▸ To be done: Only one span of the listing below is wanted: the lines from the one with "The build123d and" through the one with "return screw +", reproduced exactly, both ends kept.
--- Start Input for this task ---
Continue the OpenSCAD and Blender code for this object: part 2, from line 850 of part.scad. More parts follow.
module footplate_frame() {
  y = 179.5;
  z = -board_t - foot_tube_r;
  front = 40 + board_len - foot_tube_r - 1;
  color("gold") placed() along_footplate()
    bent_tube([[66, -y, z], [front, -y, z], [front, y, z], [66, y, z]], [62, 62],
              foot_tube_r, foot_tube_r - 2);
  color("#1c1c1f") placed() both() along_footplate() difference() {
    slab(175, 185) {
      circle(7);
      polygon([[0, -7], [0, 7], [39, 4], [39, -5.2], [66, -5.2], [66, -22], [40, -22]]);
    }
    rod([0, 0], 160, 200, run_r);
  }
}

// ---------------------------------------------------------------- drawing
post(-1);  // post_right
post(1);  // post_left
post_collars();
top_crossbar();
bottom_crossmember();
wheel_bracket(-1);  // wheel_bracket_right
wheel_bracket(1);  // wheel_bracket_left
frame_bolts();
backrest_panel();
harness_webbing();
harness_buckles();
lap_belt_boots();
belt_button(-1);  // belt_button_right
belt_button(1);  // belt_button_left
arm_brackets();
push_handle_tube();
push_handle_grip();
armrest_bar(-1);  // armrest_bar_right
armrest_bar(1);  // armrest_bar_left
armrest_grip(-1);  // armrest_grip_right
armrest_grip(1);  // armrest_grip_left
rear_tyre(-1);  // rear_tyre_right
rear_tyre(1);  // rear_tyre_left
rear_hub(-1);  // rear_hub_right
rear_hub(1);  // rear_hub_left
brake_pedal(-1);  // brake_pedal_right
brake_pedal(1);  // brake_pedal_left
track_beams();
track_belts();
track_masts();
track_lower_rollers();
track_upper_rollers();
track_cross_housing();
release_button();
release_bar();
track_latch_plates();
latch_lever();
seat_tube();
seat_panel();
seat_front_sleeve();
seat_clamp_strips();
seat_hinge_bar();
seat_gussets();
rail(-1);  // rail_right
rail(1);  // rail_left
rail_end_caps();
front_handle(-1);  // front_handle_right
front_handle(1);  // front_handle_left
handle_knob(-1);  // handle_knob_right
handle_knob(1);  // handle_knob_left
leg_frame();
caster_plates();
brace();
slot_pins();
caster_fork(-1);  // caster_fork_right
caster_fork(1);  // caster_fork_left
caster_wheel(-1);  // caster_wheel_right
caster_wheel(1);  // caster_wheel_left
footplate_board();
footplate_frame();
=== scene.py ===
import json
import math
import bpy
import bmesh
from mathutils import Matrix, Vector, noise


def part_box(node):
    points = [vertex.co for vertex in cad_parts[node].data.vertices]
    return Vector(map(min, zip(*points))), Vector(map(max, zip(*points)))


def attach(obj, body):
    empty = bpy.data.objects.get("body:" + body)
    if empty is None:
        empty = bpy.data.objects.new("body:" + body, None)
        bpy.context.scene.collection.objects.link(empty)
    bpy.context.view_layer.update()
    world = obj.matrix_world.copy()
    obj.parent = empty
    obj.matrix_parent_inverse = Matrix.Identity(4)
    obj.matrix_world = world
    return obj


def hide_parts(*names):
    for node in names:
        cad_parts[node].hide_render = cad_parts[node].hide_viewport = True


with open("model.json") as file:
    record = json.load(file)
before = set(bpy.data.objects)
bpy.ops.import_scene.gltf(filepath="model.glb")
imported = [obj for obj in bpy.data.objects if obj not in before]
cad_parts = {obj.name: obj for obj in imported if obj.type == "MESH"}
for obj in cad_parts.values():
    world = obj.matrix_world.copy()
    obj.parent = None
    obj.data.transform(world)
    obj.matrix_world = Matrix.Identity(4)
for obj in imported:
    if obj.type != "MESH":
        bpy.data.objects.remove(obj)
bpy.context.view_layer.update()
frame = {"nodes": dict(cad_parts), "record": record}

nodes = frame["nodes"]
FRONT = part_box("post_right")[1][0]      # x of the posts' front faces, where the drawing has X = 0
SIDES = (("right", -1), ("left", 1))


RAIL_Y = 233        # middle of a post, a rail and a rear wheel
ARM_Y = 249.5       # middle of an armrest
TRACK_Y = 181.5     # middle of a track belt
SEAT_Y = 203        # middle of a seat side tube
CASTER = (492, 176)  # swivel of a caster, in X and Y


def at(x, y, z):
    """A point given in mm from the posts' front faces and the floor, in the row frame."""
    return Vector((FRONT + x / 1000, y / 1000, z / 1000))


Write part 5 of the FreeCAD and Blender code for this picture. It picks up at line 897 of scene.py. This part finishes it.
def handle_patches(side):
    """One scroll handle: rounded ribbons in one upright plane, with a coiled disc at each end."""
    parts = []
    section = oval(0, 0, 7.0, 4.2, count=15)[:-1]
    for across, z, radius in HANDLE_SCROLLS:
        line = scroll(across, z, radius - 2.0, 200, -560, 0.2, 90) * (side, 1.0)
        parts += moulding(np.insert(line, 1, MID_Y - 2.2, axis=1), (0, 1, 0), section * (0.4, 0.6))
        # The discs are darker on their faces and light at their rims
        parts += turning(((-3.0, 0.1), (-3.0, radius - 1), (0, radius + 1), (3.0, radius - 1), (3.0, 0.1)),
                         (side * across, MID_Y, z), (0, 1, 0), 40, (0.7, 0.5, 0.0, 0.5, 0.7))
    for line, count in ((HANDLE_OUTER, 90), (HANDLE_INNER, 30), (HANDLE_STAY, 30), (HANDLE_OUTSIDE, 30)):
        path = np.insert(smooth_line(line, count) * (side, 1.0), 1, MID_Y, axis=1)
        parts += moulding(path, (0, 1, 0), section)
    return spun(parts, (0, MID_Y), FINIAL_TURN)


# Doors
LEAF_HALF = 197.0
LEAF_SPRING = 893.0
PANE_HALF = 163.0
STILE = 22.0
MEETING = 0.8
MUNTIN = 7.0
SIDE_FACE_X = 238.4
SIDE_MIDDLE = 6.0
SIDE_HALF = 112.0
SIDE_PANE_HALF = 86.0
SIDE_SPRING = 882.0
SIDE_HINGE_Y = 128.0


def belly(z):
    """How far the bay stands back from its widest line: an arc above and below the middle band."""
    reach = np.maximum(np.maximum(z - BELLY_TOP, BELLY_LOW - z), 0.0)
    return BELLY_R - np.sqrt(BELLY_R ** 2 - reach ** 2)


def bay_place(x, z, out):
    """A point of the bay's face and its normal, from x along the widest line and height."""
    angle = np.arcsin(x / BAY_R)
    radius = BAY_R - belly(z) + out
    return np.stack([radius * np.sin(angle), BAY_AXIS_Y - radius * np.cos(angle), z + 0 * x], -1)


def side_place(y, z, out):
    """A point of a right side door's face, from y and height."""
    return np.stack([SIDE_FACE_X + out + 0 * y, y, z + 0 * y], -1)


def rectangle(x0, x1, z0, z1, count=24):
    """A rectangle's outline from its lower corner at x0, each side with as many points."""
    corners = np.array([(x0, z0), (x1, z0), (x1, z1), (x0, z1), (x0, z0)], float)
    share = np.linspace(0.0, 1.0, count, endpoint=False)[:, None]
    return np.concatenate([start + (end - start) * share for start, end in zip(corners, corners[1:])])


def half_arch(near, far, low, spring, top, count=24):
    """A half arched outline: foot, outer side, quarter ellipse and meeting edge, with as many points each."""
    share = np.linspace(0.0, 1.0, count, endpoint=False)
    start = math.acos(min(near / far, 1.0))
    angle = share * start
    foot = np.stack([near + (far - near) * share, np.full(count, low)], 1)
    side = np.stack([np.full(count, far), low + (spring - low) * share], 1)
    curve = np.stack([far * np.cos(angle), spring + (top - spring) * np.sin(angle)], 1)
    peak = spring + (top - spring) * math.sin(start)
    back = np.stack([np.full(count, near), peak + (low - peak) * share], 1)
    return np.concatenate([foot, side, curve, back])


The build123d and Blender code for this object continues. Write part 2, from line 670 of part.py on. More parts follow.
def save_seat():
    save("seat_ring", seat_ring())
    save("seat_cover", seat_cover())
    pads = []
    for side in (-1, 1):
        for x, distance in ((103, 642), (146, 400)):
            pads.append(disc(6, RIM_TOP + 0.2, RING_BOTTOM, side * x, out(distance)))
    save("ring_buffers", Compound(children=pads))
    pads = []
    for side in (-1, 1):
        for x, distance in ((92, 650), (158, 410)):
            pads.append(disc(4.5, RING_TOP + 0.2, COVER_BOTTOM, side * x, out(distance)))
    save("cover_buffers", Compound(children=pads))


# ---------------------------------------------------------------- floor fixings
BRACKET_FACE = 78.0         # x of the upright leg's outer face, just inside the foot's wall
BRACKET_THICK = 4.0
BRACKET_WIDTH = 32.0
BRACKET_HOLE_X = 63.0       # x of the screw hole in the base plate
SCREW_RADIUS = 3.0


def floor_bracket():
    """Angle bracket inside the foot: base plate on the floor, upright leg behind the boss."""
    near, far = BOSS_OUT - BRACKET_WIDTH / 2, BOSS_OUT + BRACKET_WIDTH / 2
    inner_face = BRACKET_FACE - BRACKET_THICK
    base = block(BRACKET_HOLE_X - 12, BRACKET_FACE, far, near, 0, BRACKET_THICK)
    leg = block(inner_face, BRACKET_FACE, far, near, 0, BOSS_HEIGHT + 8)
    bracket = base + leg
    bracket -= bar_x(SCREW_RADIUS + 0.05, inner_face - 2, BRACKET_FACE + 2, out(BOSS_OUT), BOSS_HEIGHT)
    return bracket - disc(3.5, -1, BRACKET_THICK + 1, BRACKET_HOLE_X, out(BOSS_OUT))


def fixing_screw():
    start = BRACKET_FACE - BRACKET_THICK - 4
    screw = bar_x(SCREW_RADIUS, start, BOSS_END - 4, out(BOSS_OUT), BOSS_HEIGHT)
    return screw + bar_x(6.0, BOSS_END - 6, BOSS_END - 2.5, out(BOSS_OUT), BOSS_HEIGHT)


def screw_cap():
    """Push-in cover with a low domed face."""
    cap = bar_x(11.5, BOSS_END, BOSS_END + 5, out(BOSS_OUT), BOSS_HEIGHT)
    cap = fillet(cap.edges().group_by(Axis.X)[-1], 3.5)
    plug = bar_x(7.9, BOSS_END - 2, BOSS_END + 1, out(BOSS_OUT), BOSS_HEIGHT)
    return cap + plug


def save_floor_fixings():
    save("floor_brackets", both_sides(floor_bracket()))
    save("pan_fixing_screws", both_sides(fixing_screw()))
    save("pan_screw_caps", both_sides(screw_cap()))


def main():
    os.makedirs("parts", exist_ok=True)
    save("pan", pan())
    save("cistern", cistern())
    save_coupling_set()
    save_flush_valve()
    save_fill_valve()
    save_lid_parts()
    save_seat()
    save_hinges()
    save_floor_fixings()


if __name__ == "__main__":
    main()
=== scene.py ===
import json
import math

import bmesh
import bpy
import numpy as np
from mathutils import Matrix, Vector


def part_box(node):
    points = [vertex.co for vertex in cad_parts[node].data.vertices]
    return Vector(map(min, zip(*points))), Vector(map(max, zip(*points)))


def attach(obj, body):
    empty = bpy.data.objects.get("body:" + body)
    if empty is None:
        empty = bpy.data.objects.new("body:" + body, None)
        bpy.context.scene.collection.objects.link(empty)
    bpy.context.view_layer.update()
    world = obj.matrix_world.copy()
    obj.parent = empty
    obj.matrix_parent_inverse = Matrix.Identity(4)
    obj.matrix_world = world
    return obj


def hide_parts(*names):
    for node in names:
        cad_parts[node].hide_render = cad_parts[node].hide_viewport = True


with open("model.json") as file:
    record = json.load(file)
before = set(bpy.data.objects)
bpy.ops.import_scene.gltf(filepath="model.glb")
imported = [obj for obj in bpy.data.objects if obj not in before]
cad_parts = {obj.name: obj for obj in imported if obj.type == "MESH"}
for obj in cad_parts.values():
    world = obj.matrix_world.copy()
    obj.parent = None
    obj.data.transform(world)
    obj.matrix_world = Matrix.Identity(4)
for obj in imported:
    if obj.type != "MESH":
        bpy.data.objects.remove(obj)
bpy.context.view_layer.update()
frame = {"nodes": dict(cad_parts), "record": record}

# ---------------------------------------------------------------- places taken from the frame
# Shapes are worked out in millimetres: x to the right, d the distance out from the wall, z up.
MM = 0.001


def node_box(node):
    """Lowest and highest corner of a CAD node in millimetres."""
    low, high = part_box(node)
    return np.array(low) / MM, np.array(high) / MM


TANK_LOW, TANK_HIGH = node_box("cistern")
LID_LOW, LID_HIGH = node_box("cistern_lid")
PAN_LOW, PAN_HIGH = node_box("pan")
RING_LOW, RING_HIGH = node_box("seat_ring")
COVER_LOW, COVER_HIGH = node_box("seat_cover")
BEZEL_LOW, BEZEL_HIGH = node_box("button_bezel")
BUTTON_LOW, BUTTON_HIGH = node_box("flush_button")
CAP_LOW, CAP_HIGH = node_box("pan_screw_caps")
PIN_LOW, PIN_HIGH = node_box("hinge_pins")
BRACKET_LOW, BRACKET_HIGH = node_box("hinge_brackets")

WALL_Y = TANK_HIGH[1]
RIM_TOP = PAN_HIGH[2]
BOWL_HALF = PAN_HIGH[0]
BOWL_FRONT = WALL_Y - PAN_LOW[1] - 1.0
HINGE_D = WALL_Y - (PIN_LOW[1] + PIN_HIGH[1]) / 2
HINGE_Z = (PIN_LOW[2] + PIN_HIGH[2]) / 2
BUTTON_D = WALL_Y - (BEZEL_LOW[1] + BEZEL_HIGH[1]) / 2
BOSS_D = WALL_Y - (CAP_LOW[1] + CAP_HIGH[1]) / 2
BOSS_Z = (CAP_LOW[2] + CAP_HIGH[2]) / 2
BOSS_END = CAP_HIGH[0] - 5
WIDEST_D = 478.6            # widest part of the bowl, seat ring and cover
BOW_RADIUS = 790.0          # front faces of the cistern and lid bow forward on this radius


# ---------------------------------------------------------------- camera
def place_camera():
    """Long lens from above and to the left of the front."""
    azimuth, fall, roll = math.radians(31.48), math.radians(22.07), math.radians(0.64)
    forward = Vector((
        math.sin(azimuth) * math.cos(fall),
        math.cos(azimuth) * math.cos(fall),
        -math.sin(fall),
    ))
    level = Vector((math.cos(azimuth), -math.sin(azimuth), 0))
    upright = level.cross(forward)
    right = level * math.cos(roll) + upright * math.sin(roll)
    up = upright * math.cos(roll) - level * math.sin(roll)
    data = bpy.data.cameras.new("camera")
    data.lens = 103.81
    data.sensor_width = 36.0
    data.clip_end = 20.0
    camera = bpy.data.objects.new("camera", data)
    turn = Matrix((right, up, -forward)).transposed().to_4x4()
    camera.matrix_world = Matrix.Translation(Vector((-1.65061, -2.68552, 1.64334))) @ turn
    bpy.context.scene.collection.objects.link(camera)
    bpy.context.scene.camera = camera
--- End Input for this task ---
▸ Reply to the exercise:
The build123d and Blender code for this object continues. Write part 2, from line 670 of part.py on. More parts follow.
def save_seat():
    save("seat_ring", seat_ring())
    save("seat_cover", seat_cover())
    pads = []
    for side in (-1, 1):
        for x, distance in ((103, 642), (146, 400)):
            pads.append(disc(6, RIM_TOP + 0.2, RING_BOTTOM, side * x, out(distance)))
    save("ring_buffers", Compound(children=pads))
    pads = []
    for side in (-1, 1):
        for x, distance in ((92, 650), (158, 410)):
            pads.append(disc(4.5, RING_TOP + 0.2, COVER_BOTTOM, side * x, out(distance)))
    save("cover_buffers", Compound(children=pads))


# ---------------------------------------------------------------- floor fixings
BRACKET_FACE = 78.0         # x of the upright leg's outer face, just inside the foot's wall
BRACKET_THICK = 4.0
BRACKET_WIDTH = 32.0
BRACKET_HOLE_X = 63.0       # x of the screw hole in the base plate
SCREW_RADIUS = 3.0


def floor_bracket():
    """Angle bracket inside the foot: base plate on the floor, upright leg behind the boss."""
    near, far = BOSS_OUT - BRACKET_WIDTH / 2, BOSS_OUT + BRACKET_WIDTH / 2
    inner_face = BRACKET_FACE - BRACKET_THICK
    base = block(BRACKET_HOLE_X - 12, BRACKET_FACE, far, near, 0, BRACKET_THICK)
    leg = block(inner_face, BRACKET_FACE, far, near, 0, BOSS_HEIGHT + 8)
    bracket = base + leg
    bracket -= bar_x(SCREW_RADIUS + 0.05, inner_face - 2, BRACKET_FACE + 2, out(BOSS_OUT), BOSS_HEIGHT)
    return bracket - disc(3.5, -1, BRACKET_THICK + 1, BRACKET_HOLE_X, out(BOSS_OUT))


def fixing_screw():
    start = BRACKET_FACE - BRACKET_THICK - 4
    screw = bar_x(SCREW_RADIUS, start, BOSS_END - 4, out(BOSS_OUT), BOSS_HEIGHT)
    return screw + bar_x(6.0, BOSS_END - 6, BOSS_END - 2.5, out(BOSS_OUT), BOSS_HEIGHT)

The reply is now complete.